Wed. Oct 16th, 2024

President Joe Biden’s White House says that the recently signed infrastructure bill “will set the United States on course to meet its climate goals, create millions of good-paying jobs, enable more Americans to join and remain in the labor force, and grow our economy from the bottom up and the middle out.” High aspirations indeed, but diving into the meat and potatoes of the law reveals strange schemes that would never be made into law on their own. “Pork barrel” legislation isn’t a new thing in Washington D.C., but this new “parasite project” might take the cake.

Nomenclature Adjustment

Hidden in the climate change portion of the bill is a section where hundreds of millions of dollars are set aside to create “replacement ecosystems” for “endangered, vulnerable and threatened” animals. The goal of the program sounds simple enough, although its execution will certainly be a lengthy and expensive task: create and monitor preserves for the most critically endangered species. Traditionally, a wildlife preserve is a protected natural area of land or water focused on the conservation and scientific study of certain wild animals, plants, or geological features. The bill, however, adds on an additional type of natural area: the human body. The new language includes a person’s body as a potential preserve, and at first it wasn’t clear why this was done.
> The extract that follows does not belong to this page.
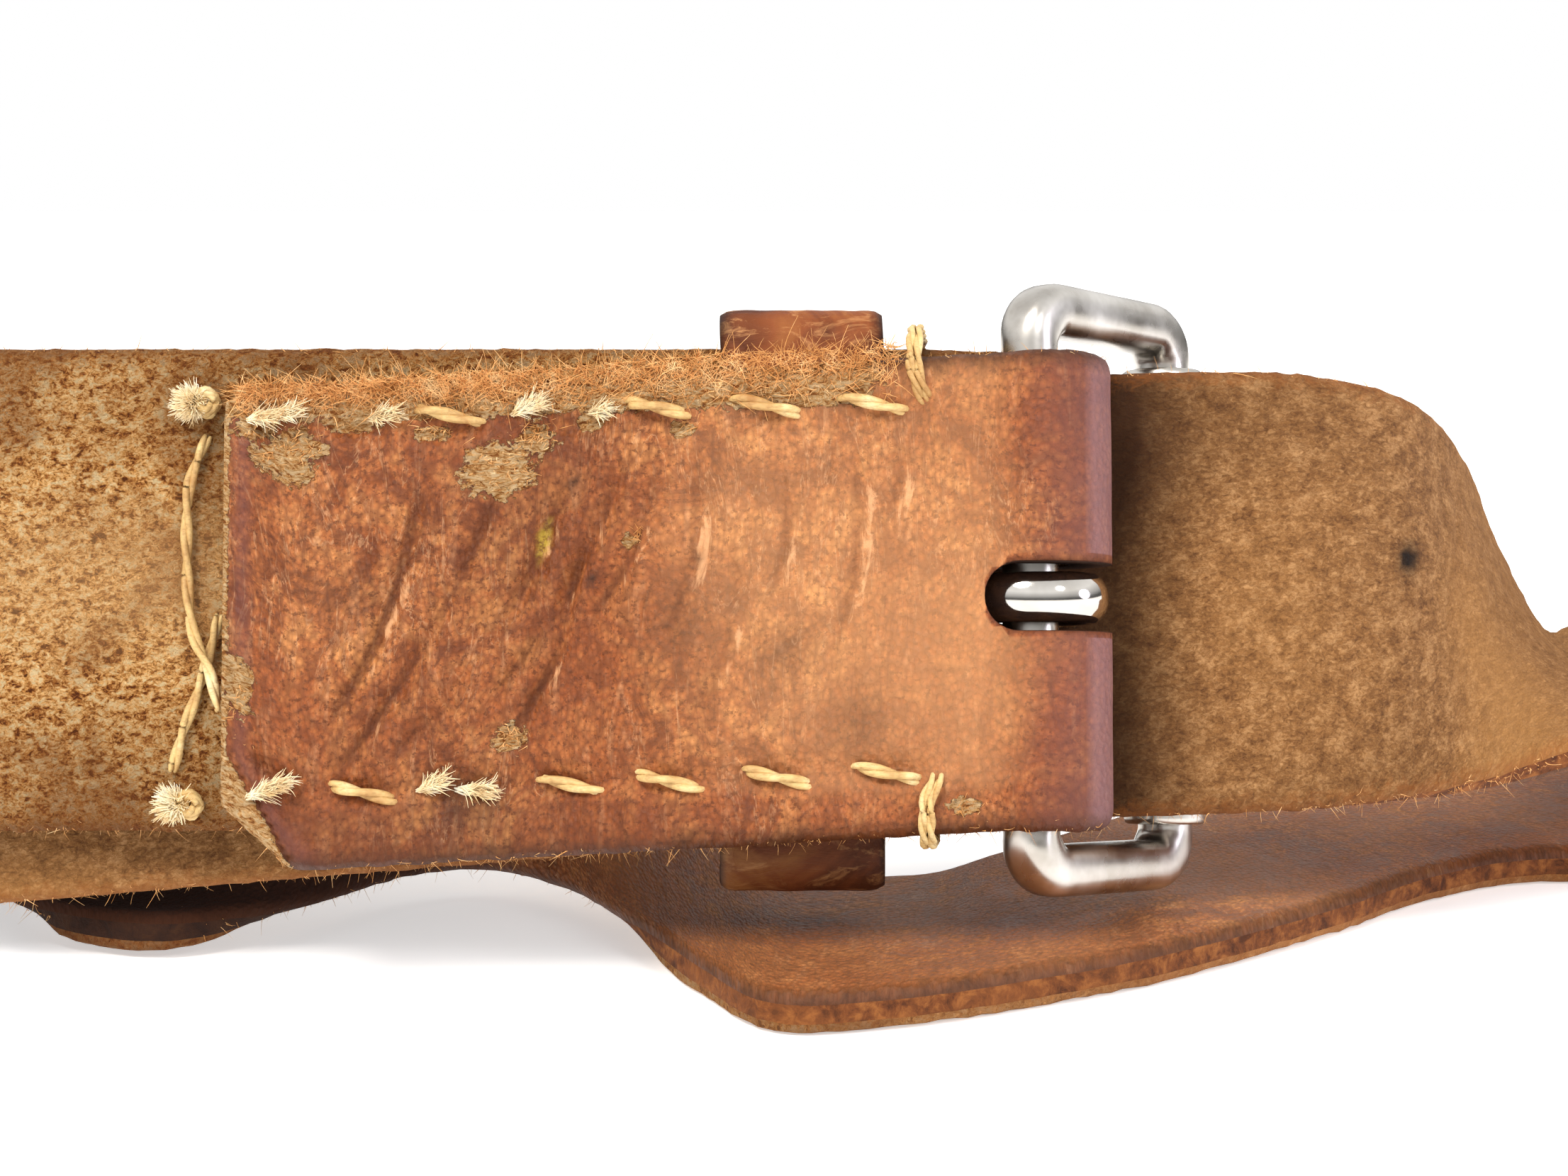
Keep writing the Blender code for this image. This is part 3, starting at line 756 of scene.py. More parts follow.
def grain_material():
    """Smooth tan leather: pebbled, creased, and torn to tan fibre in places."""
    s = Shader("grain_leather")
    uv = s.coordinates()
    along_creases = s.coordinates(scale=(1.0, 0.22, 1.0), turn=0.32)
    clouds = s.noise(uv, 75.0, 4.0, 0.55, 0.4)
    mottle = s.noise(uv, 380.0, 8.0, 0.72, 0.7)
    streaks = s.noise(along_creases, 1000.0, 7.0, 0.72, 0.9)
    cracks = s.noise(along_creases, 420.0, 5.0, 0.62, 1.6)
    fine = s.noise(uv, 2600.0, 4.0, 0.7)
    pebble = s.cells(s.coordinates(scale=(1.1, 0.9, 1.0), turn=0.12), 2900.0)
    tone_and_shade = s.mark("tone_and_shade")
    fold = s.mark("fold")

    base = s.ramp(mottle, (0.40, "743A16"), (0.50, "AC6434"), (0.61, "CE8A50"))
    base = s.tint(base, "964D24", clouds, (0.42, 0.0), (0.58, 0.6))
    base = s.tint(base, "CE966A", streaks, (0.55, 0.0), (0.68, 0.45))
    base = s.tint(base, "64331B", streaks, (0.36, 0.55), (0.45, 0.0))
    crack_line = s.ramp(cracks, (0.486, 0.0), (0.498, 0.5), (0.502, 0.5), (0.514, 0.0))
    crack_mask = s.times(crack_line, s.ramp(clouds, (0.46, 1.0), (0.56, 0.1)))
    base = s.mix(crack_mask, base, linear("DCA87A"))
    base = s.tint(base, "54290F", fine, (0.38, 0.75), (0.47, 0.0))
    base = s.tint(base, "5C3018", pebble, (0.15, 0.0), (0.75, 0.6))

    # Paler and darker by the mark read above; the near-black tint is painted shadow where the return run
    # passes under the strap, and the dark tint paints shade on the billet beside the fold.
    base = s.tint(base, "DDA26C", tone_and_shade, (0.5, 0.0), (1.0, 0.5))
    base = s.tint(base, "52260F", tone_and_shade, (0.0, 0.8), (0.5, 0.0))
    base = s.tint(base, "1E0C04", tone_and_shade, (0.0, 0.9), (0.08, 0.0))
    # Painted shade in the crease valleys.
    base = s.tint(base, "56290F", s.mark("crease"), (0.53, 0.0), (0.76, 0.7))
    base = s.tint(base, "DCA474", s.plus(s.mark("crest"), s.swing(streaks, 3.0)), (0.6, 0.0), (0.9, 0.7))
    # Purple-brown over the fold: partly the burnished bend, partly painted sheen.
    base = s.mix(s.times(fold, 0.6), base, linear("6A3E38"))
    # Painted highlight: a pale line of sheen along the outside of the fold.
    base = s.tint(base, "A08088", fold, (0.93, 0.0), (1.0, 0.28))
    base = s.tint(base, "3C1E0C", s.plus(s.mark("rim"), s.swing(mottle, 1.0)), (0.5, 0.0), (1.0, 0.85))
    # Stains and dark pits, and the awl hole's painted shade.
    base = s.mix(s.mark("stain_and_pit_shade"), base, linear("2C180B"))
    waxy = s.times(s.mark("speck"), s.ramp(fine, (0.42, 0.2), (0.55, 0.8)))
    base = s.mix(waxy, base, linear("C4A83C"))

    torn = s.ramp(s.plus(s.mark("torn"), s.swing(fine, 1.3)), (0.48, 0.0), (0.56, 1.0))
    fibre = s.noise(s.coordinates(scale=(0.6, 1.4, 1.0), turn=0.3), 2900.0, 6.0, 0.75, 1.1)
    fibre_colour = s.ramp(fibre, (0.38, "94501E"), (0.44, "D2904C"), (0.50, "F0BA78"), (0.57, "FFD9A4"))
    colour = s.mix(torn, base, fibre_colour)
    gloss = s.ramp(mottle, (0.38, 0.42), (0.62, 0.62))
    gloss = s.mix(s.ramp(tone_and_shade, (0.0, 1.0), (0.1, 0.0)), gloss, colour_of(0.95))
    rough = s.mix(torn, gloss, colour_of(0.92))

    normal = s.bump(mottle, 0.4, 0.0005)
    normal = s.bump(streaks, 0.6, 0.00025, normal)
    normal = s.bump(pebble, 0.7, 0.00016, normal)
    normal = s.bump(s.times(fibre, torn), 1.0, 0.0008, normal)
    s.constant("Specular IOR Level", 0.24)
    return s.finish(colour, rough, normal)


def flesh_material():
    """The rough side: matted flakes of fibre, turning to an even suede on the billet."""
    s = Shader("flesh_leather")
    uv = s.coordinates()
    slanted = s.coordinates(scale=(0.8, 1.15, 1.0), turn=0.6)
    clouds = s.noise(uv, 120.0, 5.0, 0.6, 0.5)
    clumps = s.noise(slanted, 1600.0, 5.0, 0.7, 0.5)
    flakes = s.noise(slanted, 3900.0, 6.0, 0.75, 0.8)
    blotches = s.noise(uv, 760.0, 5.0, 0.66, 0.2)
    tone_and_shade = s.mark("tone_and_shade")
    nap = s.mark("nap")

    height = s.times(s.plus(clumps, flakes), 0.5)
    base = s.ramp(
        height,
        (0.41, "5A2808"), (0.445, "A65E26"), (0.48, "DA984E"), (0.52, "FFC47C"), (0.57, "FFDFA8"))
    base = s.tint(base, "8A4E22", clouds, (0.40, 0.5), (0.52, 0.0))
    # Paler and darker by the mark read above; where it is low, the dark tints are painted shade beside the
    # fold and painted shadow under the strap.
    base = s.tint(base, "F2BA7C", tone_and_shade, (0.5, 0.0), (1.0, 0.45))
    base = s.tint(base, "74401A", tone_and_shade, (0.0, 0.7), (0.5, 0.0))
    pile = s.plus(s.times(blotches, 0.45), s.times(flakes, 0.55))
    suede = s.ramp(pile, (0.38, "5E3A1E"), (0.50, "8E6238"), (0.62, "BA8C5C"))
    suede = s.tint(suede, "341C0C", tone_and_shade, (0.0, 0.95), (0.5, 0.0))
    suede = s.tint(suede, "C48C4E", tone_and_shade, (0.5, 0.0), (1.0, 0.85))
    base = s.mix(nap, base, suede)
    base = s.tint(base, "8C5122", s.plus(s.mark("rim"), s.swing(clumps, 1.6)), (0.55, 0.0), (1.0, 0.6))
    base = s.mix(s.mark("stain_and_pit_shade"), base, linear("160A04"))

    rough_side = s.maths("SUBTRACT", 1.0, s.times(nap, 0.75))
    normal = s.bump(s.times(clumps, rough_side), 1.0, 0.0009)
    normal = s.bump(s.times(flakes, rough_side), 1.0, 0.0005, normal)
    s.constant("Specular IOR Level", 0.1)
    s.constant("Sheen Weight", 0.04)
    s.constant("Sheen Roughness", 0.5)
    return s.finish(base, 0.85, normal)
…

After reading into the details of this provision, it is now clear why the change was made. Pthirus pubis is one of the critically endangered species on the list, and there is 14.2 million dollars dedicated to creating new habits for the creatures. If things continue the way they are going, they’re going to go extinct, and one of God’s creatures will be lost to the world forever. Big government’s solution? Pay somebody to keep them alive. And just what are the creatures called Pthirus pubis? Pubic lice. Crabs.

Paid Preserves

Once again for clarity: This bill provides funding to pay people to keep pubic lice in their nether regions.

It turns out that the world has done too good of a job getting rid of the little guys in recent decades. What’s interesting is that this program is actually more straightforward and achievable than most of the other projects. The money goes to scientists who are paid to raise the lice like cattle in the lab and then supervise their transfer to volunteers who are paid a stipend to “host” the crabs. The volunteers cannot cut their pubic hair since it is the lice’s habitat and they’re forbidden from using anything containing permethrin, pyrethrins and piperonal butoxide as these chemicals are deadly to the lice. Independent monitors are assigned to each volunteer to ensure compliance with the protocols which also include counting and naming the lice since studies found that people who bond emotionally with their infestation tend to have more successful colonies over several generations. Special bonuses are provided for those who consent to hosting in beards, eyebrows, and eyelashes.

The good news? These will all be jobs for Americans, but the price tag is much higher because of it. An earlier version of the bill allocated just $700 and involved outsourcing the infection to the entire population of a moderately sized village in Northern India.